Ok but I believe the topic is Donald Trump who has been directly, repeatedly, relentlessly, compared to Adolph Hitler, and he and his supporters slandered as Nazis. Specifically. Directly, relentlessly, repeatedly.

So perhaps this:

> Part of the problem with calling someone a fascist is that people associate the word with Hitler.

Is not making the point you think it's making.

He'll definitely go away without a fuss after his second term, right? He isn't considering what could be done about the 22nd amendment. Putin extended his terms in office in creative ways, but Trump isn't Putin and has a high regard for established political mechanisms, even if they mean there will be less importance for Trump at some point in the future.
In four years trump isn’t going to be able to speak in complete sentences, much less run for office.

We don’t have to worry about him stealing any more elections, he’s far too old for that to be an issue

He'll be 3 years younger than Ali Khamenei is now, and 5 years younger than the pope.
There is already very clear cognitive decline. I don’t think he’ll be able to function as president in a couple of years.
I am less optimistic than you; I don't see how that would matter to the current MAGA movement.
I'm sure Trump will be happy to go into being former president Trump at the end of his term.... if the left let him.
What kind of a veiled threat is that? How would "the left" not let a president leave office?
Is there any source of reassurance about this I can look to, or only your gut feeling?
>Trump was very favorable to Israel and has a Jewish daughter. Not typical fascist behavior

So because Israel is involved in something means that something can't be fascist? What about the fascist things Netanyahu is doing with Israel?

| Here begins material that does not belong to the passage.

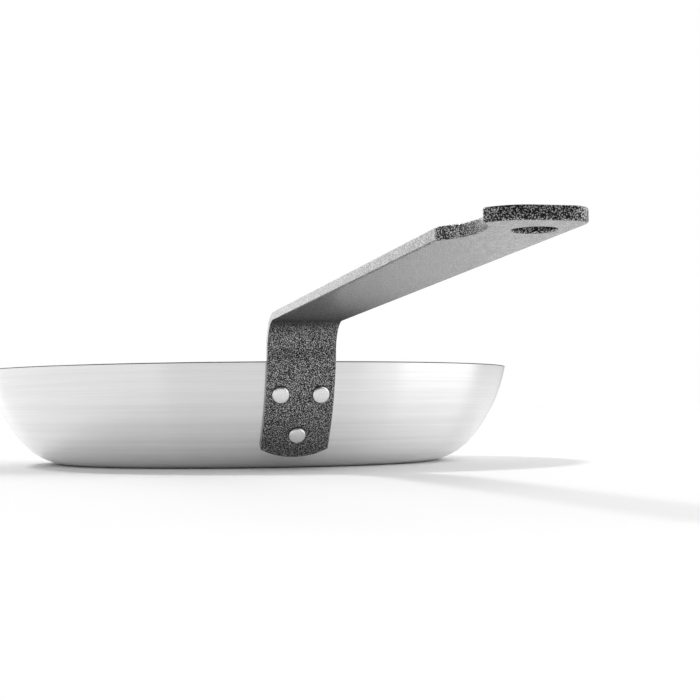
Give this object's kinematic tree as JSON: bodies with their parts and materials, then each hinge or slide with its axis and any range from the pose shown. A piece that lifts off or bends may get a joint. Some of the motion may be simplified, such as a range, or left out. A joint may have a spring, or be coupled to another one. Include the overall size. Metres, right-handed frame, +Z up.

Not all nationalism is fascism.
Yeah that's why I called Netanyahus actions fascist.
> As a European

As a European you don't have presidential elections that matter. Executive and legislative power is in the hands of your parliament and the president is a figurehead (if you have one).

If you want to compare your European experience to the USA, you should look at congress and not the presidential elections. You'd probably find the same dynamics there as in your own country, with the exception that the blocs that you have in parliament have been distilled into two parties.

My home country has 3 major parties each at about a quarter of the seats, the rest split between about half a dozen others. The various parties have very different views, only one of them I'd argue is "right wing" in the US sense, and they've all mostly learned to make compromises and not be too divisive, or they face a more moderate party taking their seats.

US two-party system really is the weird one.

Every European parliament will form into a "government" bloc and an "opposition" bloc after the election. Right wing / left wing doesn't necessarily have anything to do with it. The US congress does manage to make bi-partisan bills. Because members of congress can go against their party sometimes. In European parliaments that kind of behaviour usually results in a crisis of government and a vote of confidence.

> or they face a more moderate party taking their seats

That's not right. You cannot lose your parliament seat in any European parliament until the next election. If an MP or an entire party in Europe is too divisive, they might not be able to be part of a majority and they will be in opposition.

In the USA, the executive government is not elected by parliament - so you're comparing apples to oranges. The president builds the executive government after being elected by the people in the states. That's something different.